John VanBuskirk

Volunteer of the Month – January 2019

1. How did you get involved in pro bono?

UNT Dallas College of Law is committed to community engagement, so they invited Chris Reed-Brown from DVAP to the law school to give some of the students an orientation. Ten days after starting law school, I assisted at my first DVAP legal intake clinic, and I was hooked.  I helped with 31 DVAP clinics in my 1L year. During law school, I completed 800 pro bono hours, and the one place I kept returning to was DVAP.

2. Describe the most compelling pro bono case.

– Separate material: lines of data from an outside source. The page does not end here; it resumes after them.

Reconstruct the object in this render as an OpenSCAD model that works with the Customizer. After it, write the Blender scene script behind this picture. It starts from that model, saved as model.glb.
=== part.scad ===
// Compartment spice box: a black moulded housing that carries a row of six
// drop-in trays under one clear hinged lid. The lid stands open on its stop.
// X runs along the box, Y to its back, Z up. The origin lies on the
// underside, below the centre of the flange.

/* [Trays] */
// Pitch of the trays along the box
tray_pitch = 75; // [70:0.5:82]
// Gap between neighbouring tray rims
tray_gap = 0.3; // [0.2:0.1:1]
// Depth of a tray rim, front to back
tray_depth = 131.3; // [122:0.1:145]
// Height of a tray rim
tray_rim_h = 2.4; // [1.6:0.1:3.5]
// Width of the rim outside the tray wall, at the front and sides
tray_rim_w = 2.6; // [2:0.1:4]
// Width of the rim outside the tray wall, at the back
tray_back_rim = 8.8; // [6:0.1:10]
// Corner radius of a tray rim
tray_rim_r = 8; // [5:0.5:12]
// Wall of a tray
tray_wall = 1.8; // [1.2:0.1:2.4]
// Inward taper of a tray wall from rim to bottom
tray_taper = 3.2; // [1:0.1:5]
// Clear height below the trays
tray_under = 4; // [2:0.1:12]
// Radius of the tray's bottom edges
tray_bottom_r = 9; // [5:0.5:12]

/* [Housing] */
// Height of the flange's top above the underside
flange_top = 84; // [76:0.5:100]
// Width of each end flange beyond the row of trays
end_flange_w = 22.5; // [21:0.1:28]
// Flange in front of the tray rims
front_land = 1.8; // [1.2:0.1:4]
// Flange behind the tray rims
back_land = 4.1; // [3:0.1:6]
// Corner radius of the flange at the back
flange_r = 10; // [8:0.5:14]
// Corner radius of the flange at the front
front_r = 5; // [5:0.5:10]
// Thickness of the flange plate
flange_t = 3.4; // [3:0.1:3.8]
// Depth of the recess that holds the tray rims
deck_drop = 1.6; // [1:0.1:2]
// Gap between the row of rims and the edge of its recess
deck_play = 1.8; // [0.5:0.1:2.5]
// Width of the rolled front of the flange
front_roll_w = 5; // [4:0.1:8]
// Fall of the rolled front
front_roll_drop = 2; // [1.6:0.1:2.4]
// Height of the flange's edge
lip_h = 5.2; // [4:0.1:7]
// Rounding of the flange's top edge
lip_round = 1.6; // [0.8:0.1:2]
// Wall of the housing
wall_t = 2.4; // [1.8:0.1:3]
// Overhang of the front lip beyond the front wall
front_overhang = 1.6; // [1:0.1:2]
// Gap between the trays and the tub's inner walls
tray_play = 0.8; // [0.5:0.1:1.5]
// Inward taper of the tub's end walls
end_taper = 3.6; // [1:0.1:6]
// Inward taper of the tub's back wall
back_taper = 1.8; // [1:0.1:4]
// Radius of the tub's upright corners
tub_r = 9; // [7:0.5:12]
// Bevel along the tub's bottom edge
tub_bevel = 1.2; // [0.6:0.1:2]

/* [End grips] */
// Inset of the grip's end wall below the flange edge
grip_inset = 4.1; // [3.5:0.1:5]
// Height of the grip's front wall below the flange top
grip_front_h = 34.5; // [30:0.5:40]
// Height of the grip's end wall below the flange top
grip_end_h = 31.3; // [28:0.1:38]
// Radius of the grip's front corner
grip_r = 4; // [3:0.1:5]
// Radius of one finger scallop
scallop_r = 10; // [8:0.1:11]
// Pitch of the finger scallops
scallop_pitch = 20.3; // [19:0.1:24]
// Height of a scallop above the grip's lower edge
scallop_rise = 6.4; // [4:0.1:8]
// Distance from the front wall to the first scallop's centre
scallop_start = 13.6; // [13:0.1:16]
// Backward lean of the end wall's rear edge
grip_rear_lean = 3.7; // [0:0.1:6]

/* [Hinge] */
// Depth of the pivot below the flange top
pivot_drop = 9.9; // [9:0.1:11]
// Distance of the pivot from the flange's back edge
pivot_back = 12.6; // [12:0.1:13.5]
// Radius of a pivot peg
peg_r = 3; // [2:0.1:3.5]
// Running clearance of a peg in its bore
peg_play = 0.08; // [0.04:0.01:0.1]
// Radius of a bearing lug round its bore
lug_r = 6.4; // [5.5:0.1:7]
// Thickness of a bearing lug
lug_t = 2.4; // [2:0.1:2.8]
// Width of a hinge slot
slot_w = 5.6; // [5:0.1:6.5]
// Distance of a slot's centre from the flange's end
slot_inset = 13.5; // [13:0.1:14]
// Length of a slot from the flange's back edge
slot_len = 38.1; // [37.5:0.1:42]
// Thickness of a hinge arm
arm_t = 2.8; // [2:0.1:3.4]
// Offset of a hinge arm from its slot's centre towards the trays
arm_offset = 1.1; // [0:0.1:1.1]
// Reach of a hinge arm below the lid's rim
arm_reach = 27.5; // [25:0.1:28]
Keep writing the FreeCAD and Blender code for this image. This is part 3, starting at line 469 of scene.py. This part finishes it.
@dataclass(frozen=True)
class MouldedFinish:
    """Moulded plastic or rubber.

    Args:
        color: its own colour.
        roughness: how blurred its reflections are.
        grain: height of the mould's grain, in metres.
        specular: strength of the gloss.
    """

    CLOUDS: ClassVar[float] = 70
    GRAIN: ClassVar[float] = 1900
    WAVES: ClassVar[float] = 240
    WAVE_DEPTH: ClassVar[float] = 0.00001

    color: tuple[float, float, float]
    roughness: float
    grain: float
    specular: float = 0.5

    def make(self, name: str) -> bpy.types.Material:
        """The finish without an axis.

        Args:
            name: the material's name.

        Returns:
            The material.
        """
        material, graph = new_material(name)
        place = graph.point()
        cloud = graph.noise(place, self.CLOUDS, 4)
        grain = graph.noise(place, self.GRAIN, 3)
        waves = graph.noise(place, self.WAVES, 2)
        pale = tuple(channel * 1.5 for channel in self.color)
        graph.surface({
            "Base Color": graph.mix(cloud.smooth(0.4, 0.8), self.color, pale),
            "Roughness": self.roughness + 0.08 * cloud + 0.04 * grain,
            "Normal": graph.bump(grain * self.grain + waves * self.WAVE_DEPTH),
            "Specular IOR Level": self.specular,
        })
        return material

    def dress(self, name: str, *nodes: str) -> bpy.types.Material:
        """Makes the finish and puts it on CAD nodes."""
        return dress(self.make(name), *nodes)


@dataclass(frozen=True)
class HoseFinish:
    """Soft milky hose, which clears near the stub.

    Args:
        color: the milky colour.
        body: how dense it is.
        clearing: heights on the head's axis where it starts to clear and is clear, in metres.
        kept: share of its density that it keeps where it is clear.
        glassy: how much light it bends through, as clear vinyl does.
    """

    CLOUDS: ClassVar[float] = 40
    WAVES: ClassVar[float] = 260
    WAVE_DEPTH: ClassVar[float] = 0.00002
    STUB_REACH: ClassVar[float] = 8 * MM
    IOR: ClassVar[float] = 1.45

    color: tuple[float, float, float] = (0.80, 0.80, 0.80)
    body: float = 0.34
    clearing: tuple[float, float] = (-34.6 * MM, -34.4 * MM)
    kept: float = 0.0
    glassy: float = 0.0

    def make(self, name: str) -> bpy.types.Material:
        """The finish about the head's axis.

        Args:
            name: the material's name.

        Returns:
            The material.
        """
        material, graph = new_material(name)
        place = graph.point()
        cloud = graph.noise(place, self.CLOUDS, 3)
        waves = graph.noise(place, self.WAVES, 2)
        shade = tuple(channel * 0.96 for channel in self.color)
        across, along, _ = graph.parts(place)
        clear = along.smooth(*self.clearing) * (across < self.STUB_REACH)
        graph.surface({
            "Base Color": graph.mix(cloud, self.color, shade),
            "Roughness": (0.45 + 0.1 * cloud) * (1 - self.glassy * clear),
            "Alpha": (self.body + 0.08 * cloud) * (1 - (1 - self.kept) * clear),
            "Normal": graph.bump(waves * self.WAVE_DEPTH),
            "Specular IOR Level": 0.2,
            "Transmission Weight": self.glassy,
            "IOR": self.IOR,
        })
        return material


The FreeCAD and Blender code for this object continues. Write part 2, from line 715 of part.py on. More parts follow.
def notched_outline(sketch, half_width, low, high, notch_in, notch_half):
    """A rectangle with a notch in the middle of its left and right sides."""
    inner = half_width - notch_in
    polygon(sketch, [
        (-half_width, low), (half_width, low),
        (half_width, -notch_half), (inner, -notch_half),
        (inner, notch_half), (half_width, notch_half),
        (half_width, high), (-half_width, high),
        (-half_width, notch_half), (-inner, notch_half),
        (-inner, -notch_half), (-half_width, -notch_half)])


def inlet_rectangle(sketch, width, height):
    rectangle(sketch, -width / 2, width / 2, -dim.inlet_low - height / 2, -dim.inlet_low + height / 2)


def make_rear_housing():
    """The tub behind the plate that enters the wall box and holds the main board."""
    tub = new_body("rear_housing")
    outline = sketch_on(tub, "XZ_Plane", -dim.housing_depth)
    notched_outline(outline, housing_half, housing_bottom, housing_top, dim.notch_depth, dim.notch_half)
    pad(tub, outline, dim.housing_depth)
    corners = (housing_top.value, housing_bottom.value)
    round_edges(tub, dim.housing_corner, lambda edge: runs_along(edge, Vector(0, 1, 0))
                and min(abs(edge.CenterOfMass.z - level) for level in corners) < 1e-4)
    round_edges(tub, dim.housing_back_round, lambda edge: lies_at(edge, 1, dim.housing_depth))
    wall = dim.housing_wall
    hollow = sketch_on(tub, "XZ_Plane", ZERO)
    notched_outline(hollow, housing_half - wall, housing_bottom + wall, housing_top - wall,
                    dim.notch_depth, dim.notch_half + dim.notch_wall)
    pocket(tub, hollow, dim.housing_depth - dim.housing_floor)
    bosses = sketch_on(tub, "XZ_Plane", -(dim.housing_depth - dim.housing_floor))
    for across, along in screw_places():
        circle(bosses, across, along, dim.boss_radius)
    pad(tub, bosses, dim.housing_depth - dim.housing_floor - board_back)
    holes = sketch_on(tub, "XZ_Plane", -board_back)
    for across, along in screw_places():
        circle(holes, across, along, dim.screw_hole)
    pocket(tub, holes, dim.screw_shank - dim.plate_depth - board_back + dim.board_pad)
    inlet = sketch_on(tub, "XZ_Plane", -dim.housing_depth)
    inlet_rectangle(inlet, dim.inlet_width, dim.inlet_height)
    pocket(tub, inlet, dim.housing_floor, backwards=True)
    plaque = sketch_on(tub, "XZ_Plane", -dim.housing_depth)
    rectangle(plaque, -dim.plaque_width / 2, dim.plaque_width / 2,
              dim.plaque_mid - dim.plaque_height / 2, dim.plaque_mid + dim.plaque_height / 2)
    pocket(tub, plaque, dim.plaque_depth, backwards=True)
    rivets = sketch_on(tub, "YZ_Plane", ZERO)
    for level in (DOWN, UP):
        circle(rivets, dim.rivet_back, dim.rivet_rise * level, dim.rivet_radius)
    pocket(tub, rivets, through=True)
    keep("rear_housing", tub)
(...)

When I was a law student, one exceptional case involved a homeless quadriplegic who needed to find a representative payee, because the one he had was collecting the money and keeping it, not using the money for the disabled person’s benefit. I was very glad to be part of DVAP, to be able to give him a chance to keep his money.

When I first became a licensed attorney, a lady came in to the Wills Clinic because her husband had recently died intestate, and she saw what not having a will does to a family. She cried throughout the entire clinic, and I took her case to make sure she had the peace of mind of having an estate plan in place.

3. Why do you do pro bono?

It’s the right thing to do. I have encountered landlords illegally retaining security deposits, a spouse refusing to honor a court order for visitation, a spouse needing to leave an abusive relationship, someone who needed an expunction just so he could get a job and housing, and the list goes on. It feels good to stick up for people who have been bullied just because they can’t afford an attorney.

4. What impact has pro bono service had on your career?

Pro bono work gives me experience, a place to learn new skills, and provides me networking opportunities – a number of practitioners have commented on my pro bono commitment.  I have just begun looking for a position because I have been taking care of some personal issues and some professional training. My pro bono work has already provided me with an invitation to apply for a position in line with some of the pro bono work I have been doing.

5. What is the most unexpected benefit you have received from doing pro bono?

Pro bono work is like the gift that keeps on giving. As a student, the application of the laws helped me understand the law better. Once I had a lady hug me, just because I was the first person who had listened to her legal issue – one has to derive a great feeling of warmth from helping another person. The ability to hone skills in different areas at my own pace is a wonderful way to perfect legal knowledge.